By Matthew Russell Lee

UNITED NATIONS, May 17 -- As tensions have escalated between Sudan and South Sudan about oil transfer fees and the size of Sudan's debt, Inner City Press has repeatedly asked the International Monetary Fund for its view of the oil fee dispute and about possible debt relief for Sudan.

  At the IMF's Spring Meetings in Washington last month Inner City Press put the question to IMF regional expert Masood Ahmed. Finally on Thursday afternoon, after Inner City Press re-submitted the question to the IMF's embargoed briefing that morning, the following arrived:

Subject: Sudan questions
Date: Thu, May 17, 2012 at 1:55 PM
From: [Spokesperson at]
To: Matthew Russell Lee [at]

This is in response to your questions on Sudan and South Sudan:

Q - What is the IMF doing on or about the Sudan - South Sudan oil transfer fee dispute?

At the request of the African Union, the IMF has provided estimates of the fiscal and external impact of South Sudan’s separation on both countries. The Fund has not taken any position on the amount of financial assistance or oil transit fees that South Sudan could pay.

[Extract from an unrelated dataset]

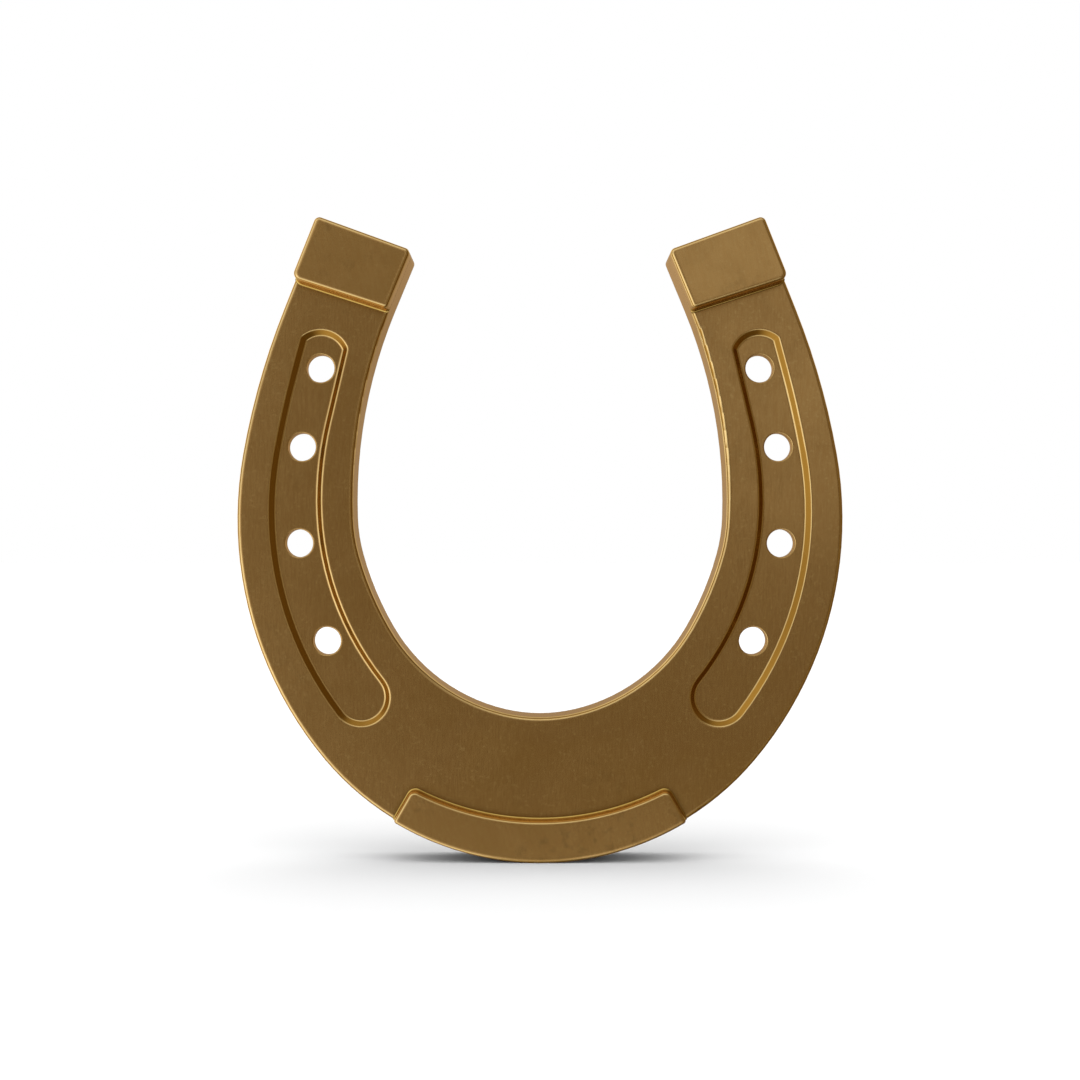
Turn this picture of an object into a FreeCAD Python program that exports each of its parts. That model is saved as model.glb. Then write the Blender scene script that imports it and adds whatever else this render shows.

Q - … and about any debt relief for Sudan?

The Fund is discussing with the authorities economic policies to help stabilize the situation and implement reforms to sustain more inclusive growth. These could underpin a new Staff Monitored Program. Despite Sudan’s good cooperation on policies and payment to the Fund under successive SMPs, Sudan remains in arrears to the IMF and therefore ineligible to use Fund resources.

These answers are appreciated; among the questions that remain outstanding is

"What is the status of IMF programs in and reviews of Mali and Guinea Bissau, given coups in each country? "

If the IMF's work on the Sudans was at the request for the African Union, what about ECOWAS and these two coup d'etats? Watch this site.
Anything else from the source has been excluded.